È poi possibile rintracciare un ulteriore elemento di complessità nelle molteplici possibilità in cui si articola il rapporto tra spiritualità e religione. Di fronte a questo tema le persone confermano il suo carattere indeterminato: c’è chi si dichiara “religioso e spirituale”, chi “spirituale più che religioso”, chi “spirituale, ma non religioso”, chi, pur ateo o indifferente, si definisce “spirituale” o chi, ancora, rifugge dalla spiritualità dicendosi “solo religioso”. Ciò che, di fondo, accomuna queste dichiarazioni è la mancanza di accordo sui significati sottesi al concetto: cosa si intende per spiritualità e quale rapporto ha con la religione. 

Come si può dunque definire la spiritualità e quale rapporto ha con la religione? Alcuni autori (Palmisano e Pannofino) fanno riferimento al rapporto che le persone hanno con il “sacro”, questa volta incentrato sul pragmatismo, in cui si combinano credenze appartenenti a tradizioni diverse, sensibile alla dimensione corporea e pragmatico-esperienziale, caratterizzata da un orientamento di tipo intramondano. Un nuovo rapporto con il sacro: emerge qui il termine sacro che rimanda di nuovo a qualcosa che non si può definire ma, come ha scritto Rudolph Otto, si può soltanto provocare, destare, come tutto ciò che viene dallo spirito. L’idea di “sacro” riemerge come categoria centrale di analisi. Questa definizione si accosta, in ogni caso, all’idea di supermercato spirituale, di immanenza.

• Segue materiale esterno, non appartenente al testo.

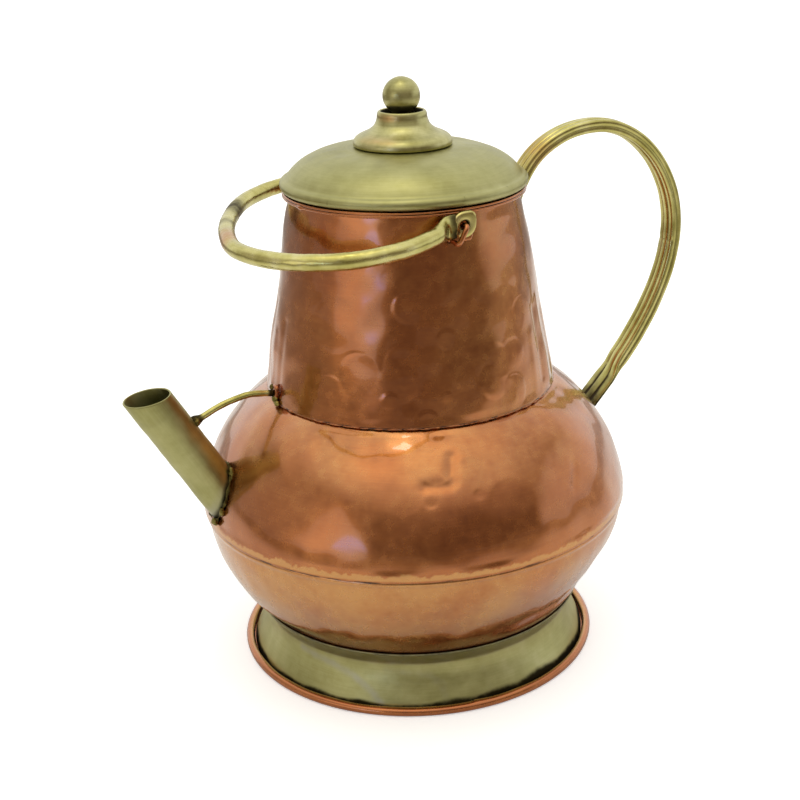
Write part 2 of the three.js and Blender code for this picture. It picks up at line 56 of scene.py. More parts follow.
# %% [markdown]
# ## Reading sizes from the frame
#
# A turned piece is known by its radii and heights. They could be typed in again, but then a change of the
# solid model would leave the surface behind. So the main ones are read from the solid's own corners, in
# millimetres.

# %% Sizes of the solids
def corners(node):
    """All corners of a solid as (radius from the axis, height), in mm."""
    place = np.array([v.co for v in cad[node].data.vertices]) / mm
    return np.hypot(place[:, 0], place[:, 1]), place[:, 2]


def top(node):
    return corners(node)[1].max()


def bottom(node):
    return corners(node)[1].min()


def reach(node, height=None):
    """Largest radius of a solid, or its largest radius within a millimetre of a height."""
    radius, z = corners(node)
    return radius.max() if height is None else radius[abs(z - height) < 1].max()


sheet = 0.9  # thickness of the copper and brass sheet
seat = 0.3  # clearance between pieces that touch
neck_foot, neck_top = bottom("neck_shell"), top("neck_shell")
neck_foot_radius, neck_top_radius = reach("neck_shell", neck_foot), reach("neck_shell", neck_top)
seam_height = bottom("belly_upper") + 0.1
belly_radius = reach("belly_upper")
pivot_height = frame["joints"][0]["pos_m"][2] / mm
print("neck from", round(neck_foot, 1), "to", round(neck_top, 1), "belly radius", round(belly_radius, 1))

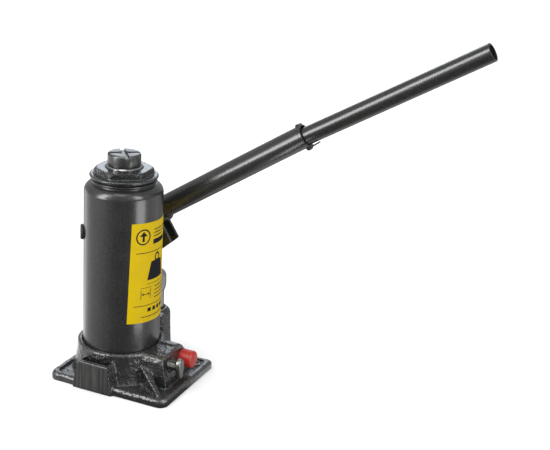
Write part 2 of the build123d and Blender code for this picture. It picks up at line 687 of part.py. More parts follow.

Sacro e intramondano sembrano incontrarsi e convivere, qualcosa che sembra non aver a che fare con la quotidianità, che per questo porta fuori da sé, si embrica, si fonde con l’individualità. Ma questa spiritualità quale rapporto ha con la religione? 

Quattro diversi panorami teorici possono essere proposti, anche a favore della ricerca: il primo guarda alla spiritualità e alla religione come distinte, ma non separate, non in alternativa, nell’ipotesi che vadano impiegate insieme per studiare le trasformazioni del credere.  Il secondo ammette una distinzione e una separatezza, si teorizza cioè una netta contrapposizione tra religione e spiritualità; la vita vissuta secondo la tradizione è sostituita dalla vita vissuta in accordo alla propria interiorità: dalla sacralizzazione della conformità a un’autorità trascendente e dalla tradizione che media la sua volontà alla sacralizzazione dell’esperienza personale dell’incontro con il proprio sé profondo.

Il terzo approccio vuole spiritualità e religione sovrapponibili e intercambiabili, rifiutando la dicotomia a favore di una categoria di sintesi. Ne è un esempio la cosiddetta lived religion (Hervieu-Léger), un orientamento empirico alla religione che si chiede come la religione è vissuta, come si manifesta la credenza nelle pratiche, come la vita quotidiana viene organizzata in relazione a queste pratiche. La religione vissuta viene qui intesa come fluida, mobile e strutturata in maniera incompleta. 

C’è, infine, anche chi ritiene che i due concetti siano solo parzialmente sovrapponibili: mentre la religione riguarda le pratiche e i riti, la decisione riguardo il bene e il male, la verità e il falso, la spiritualità è caratterizzata dalla ricerca dei significati, dalla connessione, dalla domanda sul come bisogna vivere. Insieme, condividono aspetti quali la credenza, il conforto come consolazione, la riflessione, i principi, il sublime. Come si vede, la centratura è di nuovo sull’individuo e la sua interiorità. Molti i volti e le relazioni tra questi concetti che aiutano la lettura della contemporaneità e si prestano a essere il fondamento delle analisi empiriche di oggi e del futuro prossimo.